Can we obtain the relevant technical data?”
Suzuki’s response almost replicated the morning’s: “Very sorry, Doctor.
This resin is a patented compound from American Dow Chemical; we also directly import pre-encapsulated raw material kits.
Its formulation is an American core commercial secret, not within the scope of this technology transfer.”
By the weekend, when the team wanted to learn how to detect and classify nanometer-level imprint defects, Davidson finally stepped in personally.

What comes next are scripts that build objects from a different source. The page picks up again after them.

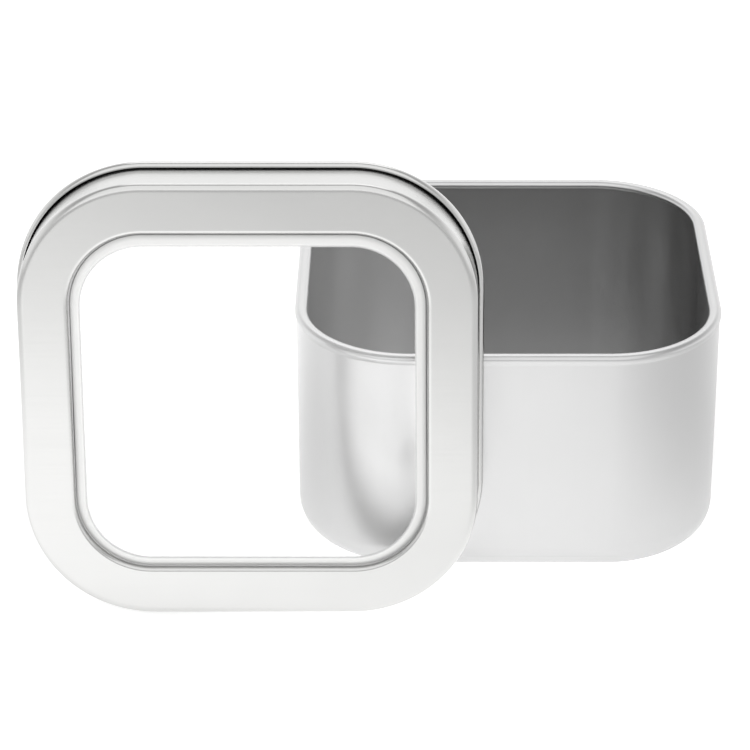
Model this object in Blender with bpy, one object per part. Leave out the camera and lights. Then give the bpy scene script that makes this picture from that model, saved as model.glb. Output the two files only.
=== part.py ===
"""Square tin with a slip-on window lid, standing open with the lid leaning on its front rim.

Every piece is thin sheet. Its section is drawn once, as the path of the middle of the sheet, and is
swept round a rounded square. All corners share one set of centres, so the pieces nest.
The tin stands at the origin on its flat bottom, its front towards -Y.
"""

import math

import bmesh
import bpy
from mathutils import Matrix, Vector

# Driving dimensions of the tin, in metres
TIN_WIDTH = 0.0603
TIN_HEIGHT = 0.0346
CORNER_RADIUS = 0.0164
SHEET = 0.00028
BASE_RADIUS = 0.0042
RIM_OVERHANG = 0.0002
RIM_BEAD_WIDTH = 0.0018
RIM_BEAD_HEIGHT = 0.0013
RIM_FLARE_HEIGHT = 0.0008

# Driving dimensions of the lid
LID_CLEARANCE = 0.0003
LID_DEPTH = 0.0090
LID_EDGE_RADIUS = 0.0009
LID_CURL_REACH = 0.00085
LID_CURL_HEIGHT = 0.0016
FACE_BORDER = 0.00678
OPENING_LIP = 0.0009
OPENING_EDGE_RADIUS = 0.0005

# Driving dimensions of the window
WINDOW_SHEET = 0.0003
WINDOW_CLEARANCE = 0.0003
WINDOW_SLOPE_RUN = 0.00135
WINDOW_BELOW_FACE = 0.0002
WINDOW_BEND_RADIUS = 0.0004

# How the lid leans in front of the tin
LID_LEAN = math.radians(7.5)
LID_SIDE_SHIFT = 0.0353
REST_GAP = 0.0003

# How far the rolled edges turn, and how finely curves are cut
RIM_ROLL = math.radians(250.0)
LID_ROLL = math.radians(277.0)
CORNER_STEPS = 10
BEND_STEPS = 5
ROLL_STEPS = 11
FLARE_STEPS = 3
SHARP_ANGLE = math.radians(40.0)

# Colours and finish of the two sheets
DRAWN_TINPLATE_COLOUR = (0.78, 0.78, 0.79)
DRAWN_TINPLATE_ROUGHNESS = 0.38
PRESSED_TINPLATE_COLOUR = (0.80, 0.80, 0.81)
PRESSED_TINPLATE_ROUGHNESS = 0.34
FILM_COLOUR = (0.95, 0.96, 0.97)
FILM_ROUGHNESS = 0.05
FILM_ALPHA = 0.25

# Sizes that follow from the driving ones, measured from the middle of the tin to a flat side
RIM_HALF = TIN_WIDTH / 2
CORNER_CENTRE = RIM_HALF - CORNER_RADIUS
WALL_MID = RIM_HALF - RIM_OVERHANG - SHEET / 2
LID_INNER = RIM_HALF + LID_CLEARANCE
LID_HALF = LID_INNER + SHEET
SKIRT_MID = LID_HALF - SHEET / 2
OPENING_HALF = LID_HALF - FACE_BORDER
WINDOW_EDGE = LID_INNER - WINDOW_CLEARANCE
SLOPE_FOOT = OPENING_HALF - WINDOW_CLEARANCE
PLATEAU_HALF = SLOPE_FOOT - WINDOW_SLOPE_RUN


def clear_scene():
    for thing in list(bpy.data.objects):
        bpy.data.objects.remove(thing, do_unlink=True)


def rounded_path(points, radius):
    """A path through the points, with each inner corner replaced by an arc of the radius."""
    path = [Vector(points[0])]
    for before, corner, after in zip(points, points[1:], points[2:]):
        corner = Vector(corner)
        back = (Vector(before) - corner).normalized()
        ahead = (Vector(after) - corner).normalized()
        half_angle = back.angle(ahead) / 2
        setback = radius / math.tan(half_angle)
        centre = corner + (back + ahead).normalized() * radius / math.sin(half_angle)
        start = corner + back * setback - centre
        turn = start.angle_signed(corner + ahead * setback - centre)
        for step in range(BEND_STEPS + 1):
            path.append(centre + Matrix.Rotation(-turn * step / BEND_STEPS, 2) @ start)
    path.append(Vector(points[-1]))
    return path


def roll_path(centre, half_width, half_height, first, turn):
    """Points round an upright ellipse, from the first angle through the turn."""
    angles = [first + turn * step / ROLL_STEPS for step in range(1, ROLL_STEPS + 1)]
    return [
        Vector((centre.x + half_width * math.cos(angle), centre.y + half_height * math.sin(angle)))
        for angle in angles
    ]


def both_sides(path, thickness):
    """The two faces of a sheet whose middle is the path: the right-hand face, then the left-hand one."""
    right = []
    left = []
    for index, point in enumerate(path):
        arriving = (point - path[max(index - 1, 0)]).normalized()
        leaving = (path[min(index + 1, len(path) - 1)] - point).normalized()
        along = (arriving + leaving).normalized()
        mitre = thickness / 2 / along.dot(leaving if leaving.length else arriving)
        outward = Vector((along.y, -along.x)) * mitre
        right.append(point + outward)
        left.append(point - outward)
    return right, left


def ring(mesh, distance, height):
    """One rounded square of vertices whose flat sides lie at the distance from the middle."""
    corner = distance - CORNER_CENTRE
    vertices = []
    for quarter in range(4):
        for step in range(CORNER_STEPS + 1):
            angle = math.pi / 2 * (quarter + step / CORNER_STEPS)
            middle = math.pi / 4 + math.pi / 2 * quarter
            x = math.copysign(CORNER_CENTRE, math.cos(middle)) + corner * math.cos(angle)
            y = math.copysign(CORNER_CENTRE, math.sin(middle)) + corner * math.sin(angle)
            vertices.append(mesh.verts.new((x, y, height)))
    return vertices


def swept_sheet(name, path, thickness, closed_middle, material, parent=None):
    """Sweep the sheet round the rounded square, with a panel across the middle or an opening there."""
    right, left = both_sides(path, thickness)
    mesh = bmesh.new()
    rings = [ring(mesh, point.x, point.y) for point in right + left[::-1]]
    pairs = list(zip(rings, rings[1:]))
    if closed_middle:
        mesh.faces.new(rings[0])
        mesh.faces.new(rings[-1])
    else:
        pairs.append((rings[-1], rings[0]))
    for lower, upper in pairs:
        for index in range(len(lower)):
            following = (index + 1) % len(lower)
            mesh.faces.new((lower[index], lower[following], upper[following], upper[index]))
    bmesh.ops.recalc_face_normals(mesh, faces=mesh.faces)
    data = bpy.data.meshes.new(name)
    mesh.to_mesh(data)
    mesh.free()
    data.shade_smooth()
    data.set_sharp_from_angle(angle=SHARP_ANGLE)
    data.materials.append(material)
    sheet = bpy.data.objects.new(name, data)
    sheet.parent = parent
    bpy.context.collection.objects.link(sheet)
    return sheet


def tinplate(name, colour, roughness):
    material = bpy.data.materials.new(name)
    material.use_nodes = True
    shader = material.node_tree.nodes["Principled BSDF"]
    shader.inputs["Base Color"].default_value = (*colour, 1.0)
    shader.inputs["Metallic"].default_value = 1.0
    shader.inputs["Roughness"].default_value = roughness
    return material


def clear_film(name):
    material = bpy.data.materials.new(name)
    material.use_nodes = True
    shader = material.node_tree.nodes["Principled BSDF"]
    shader.inputs["Base Color"].default_value = (*FILM_COLOUR, 1.0)
    shader.inputs["Roughness"].default_value = FILM_ROUGHNESS
    shader.inputs["Alpha"].default_value = FILM_ALPHA
    return material


def tin_section():
    """From the floor of the tin, round its bottom edge, up the wall and into the rolled rim."""
    floor = SHEET / 2
    bead_centre = Vector((RIM_HALF - RIM_BEAD_WIDTH / 2, TIN_HEIGHT - RIM_BEAD_HEIGHT / 2))
    flare_start = bead_centre.y - RIM_FLARE_HEIGHT
    panel_edge = WALL_MID - BASE_RADIUS
    path = rounded_path(
        [(panel_edge, floor), (WALL_MID, floor), (WALL_MID, flare_start)],
        BASE_RADIUS - SHEET / 2,
    )
    for step in range(1, FLARE_STEPS + 1):
        rise = step / FLARE_STEPS
        ease = (1 - math.cos(math.pi * rise)) / 2
        path.append(Vector((WALL_MID + RIM_OVERHANG * ease, flare_start + RIM_FLARE_HEIGHT * rise)))
    half_width = (RIM_BEAD_WIDTH - SHEET) / 2
    half_height = (RIM_BEAD_HEIGHT - SHEET) / 2
    return path + roll_path(bead_centre, half_width, half_height, 0.0, RIM_ROLL)


def lid_section():
    """From the turned-down edge of the opening, across the face, down the skirt and into the curl."""
    face = -SHEET / 2
    lip = OPENING_HALF + SHEET / 2
    border_middle = (OPENING_HALF + LID_HALF) / 2
    curl_centre = Vector((SKIRT_MID + LID_CURL_REACH / 2, LID_CURL_HEIGHT / 2 - LID_DEPTH))
    inner = rounded_path(
        [(lip, -OPENING_LIP), (lip, face), (border_middle, face)],
        OPENING_EDGE_RADIUS - SHEET / 2,
    )
    outer = rounded_path(
        [(border_middle, face), (SKIRT_MID, face), (SKIRT_MID, curl_centre.y)],
        LID_EDGE_RADIUS - SHEET / 2,
    )
    half_height = (LID_CURL_HEIGHT - SHEET) / 2
    curl = roll_path(curl_centre, LID_CURL_REACH / 2, half_height, math.pi, LID_ROLL)
    return inner[:-1] + outer[1:] + curl


def window_section():
    """From the raised middle, down the slope and out along the flange behind the face."""
    top = -WINDOW_BELOW_FACE - WINDOW_SHEET / 2
    flange = -OPENING_LIP - WINDOW_CLEARANCE - WINDOW_SHEET / 2
    bends = [
        (PLATEAU_HALF - WINDOW_SLOPE_RUN, top),
        (PLATEAU_HALF, top),
        (SLOPE_FOOT, flange),
        (WINDOW_EDGE, flange),
    ]
    return rounded_path(bends, WINDOW_BEND_RADIUS)


def lid_place():
    """The lid stands on the floor on its curl and leans on the tin's front rim, a rest gap away."""
    rise = math.cos(LID_LEAN)
    slant = math.sin(LID_LEAN)
    lid_faces = sum(both_sides(lid_section(), SHEET), [])
    tin_faces = sum(both_sides(tin_section(), SHEET), [])
    height = max(point.x * rise - point.y * slant for point in lid_faces)
    tin_front = min(-point.x * rise - point.y * slant for point in tin_faces)
    lid_back = tin_front - REST_GAP - LID_DEPTH
    forward = (lid_back + height * slant) / rise
    place = Matrix.Translation((-LID_SIDE_SHIFT, forward, height))
    return place @ Matrix.Rotation(math.pi / 2 - LID_LEAN, 4, "X")


def build():
    clear_scene()
    swept_sheet(
        "tin_body", tin_section(), SHEET, True,
        tinplate("satin_tinplate_drawn", DRAWN_TINPLATE_COLOUR, DRAWN_TINPLATE_ROUGHNESS),
    )
    lid_axis = bpy.data.objects.new("lid_axis", None)
    bpy.context.collection.objects.link(lid_axis)
    lid_axis.matrix_world = lid_place()
    swept_sheet(
        "lid_shell", lid_section(), SHEET, False,
        tinplate("satin_tinplate_pressed", PRESSED_TINPLATE_COLOUR, PRESSED_TINPLATE_ROUGHNESS),
        lid_axis,
    )
    swept_sheet(
        "window_insert", window_section(), WINDOW_SHEET, True,
        clear_film("clear_window_film"),
        lid_axis,
    )


build()
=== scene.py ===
# %% [markdown]
# # A square window tin, dressed for its picture
#
# The object is a small slip-lid tin. It is three sheets: a drawn tinplate can with its rim rolled inwards, a
# pressed tinplate lid with its skirt curled outwards, and a clear film window behind the lid's opening.
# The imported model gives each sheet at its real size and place. This script gives the same sheets their smooth
# curves and their finish, and then sets up the camera, the floor and the light.

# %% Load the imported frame
import math

import bmesh
import bpy
from mathutils import Matrix, Vector


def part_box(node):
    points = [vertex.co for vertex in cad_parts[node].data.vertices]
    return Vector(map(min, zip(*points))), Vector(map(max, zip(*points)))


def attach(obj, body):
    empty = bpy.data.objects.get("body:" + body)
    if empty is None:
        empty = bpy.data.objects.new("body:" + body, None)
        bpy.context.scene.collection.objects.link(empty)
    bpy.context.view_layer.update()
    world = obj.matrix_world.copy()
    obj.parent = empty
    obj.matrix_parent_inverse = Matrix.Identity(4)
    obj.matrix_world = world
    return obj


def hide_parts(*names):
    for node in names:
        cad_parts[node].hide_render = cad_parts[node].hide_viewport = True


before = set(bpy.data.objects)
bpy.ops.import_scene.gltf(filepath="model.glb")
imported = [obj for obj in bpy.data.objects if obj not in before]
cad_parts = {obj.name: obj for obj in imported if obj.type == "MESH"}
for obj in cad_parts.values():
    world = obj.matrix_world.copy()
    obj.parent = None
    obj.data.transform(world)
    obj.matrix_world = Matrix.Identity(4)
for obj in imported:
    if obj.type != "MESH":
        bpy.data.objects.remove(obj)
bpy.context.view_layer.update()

# %% [markdown]
# ## The camera
#
# The picture was taken from above and square to the front, with a long lens: upright edges stay almost
# upright, and the mouth of the tin is a shallow lozenge. A camera is fixed by where it aims, how far away it
# stands and how steeply it looks down. The lens then follows from how large the tin stands in the frame.
# The camera stands near the tin's middle, and its picture is shifted to take in the lid at the left, since
# turning the camera would put the front out of square.

# %% Place the camera
PICTURE_PIXELS = 750
SENSOR = 36.0
FOCAL_PIXELS = 3041.0
CAMERA_DISTANCE = 0.4506
CAMERA_PITCH = math.radians(27.68)
AIM = Vector((-0.012, 0.0, 0.0161))
SIDE_SHIFT_PIXELS = 48.1
NEAREST_SEEN = 0.01

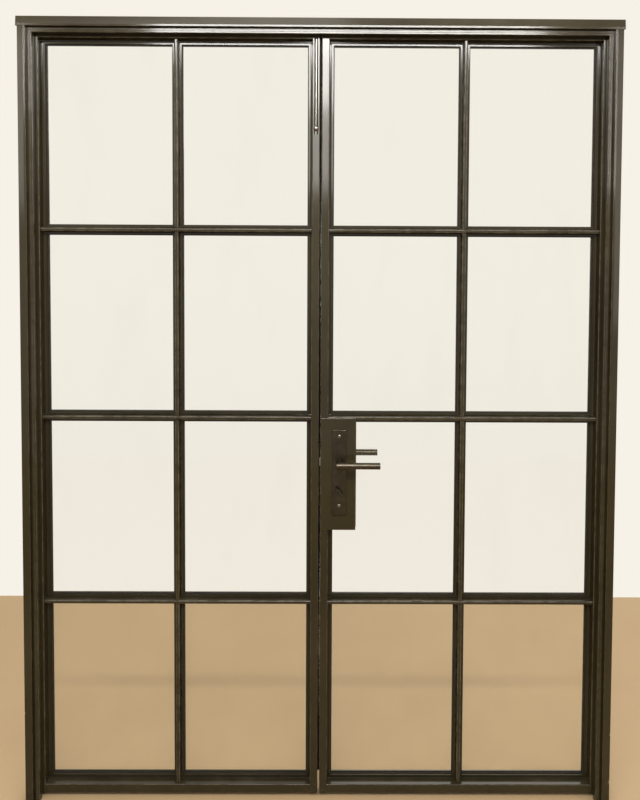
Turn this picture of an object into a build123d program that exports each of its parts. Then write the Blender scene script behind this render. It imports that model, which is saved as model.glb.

While operating the expensive KLA detection equipment, he friendly explained: “So, you see, through our SpectraShape system, these defects smaller than 10 nanometers can be clearly identified.
Of course, the algorithm model for interpreting this data, and how to feed it back to upstream processes for correction, are all part of KLA’s patented software services.
Per the agreement, we will provide installation and technical support services for your factories on the Mainland.”
Late night, hotel room
Dr. Chen Lei and several core team members reviewed the gains from the past two weeks in the room. The initial excitement had vanished.
“I get it,” murmured an engineer responsible for process integration. “They’re not selling us a machine; they’re selling us a niche in their ecosystem.”
His unspoken subtext was: this niche is embedded in their ecosystem and impossible to escape.
Dr. Chen Lei walked to the window, looking at the quiet night view of Utsunomiya City outside the window.
“What I said before was right.” Dr. Chen Lei’s voice was unusually calm. “Now we just wait for General Manager Lin to solve the problem.
I’m very curious whether the problem meticulously set up by America is harder to solve, or the world’s most outstanding mathematics master has stronger problem-solving ability.”
This was also the only question left in the team members’ minds after this period.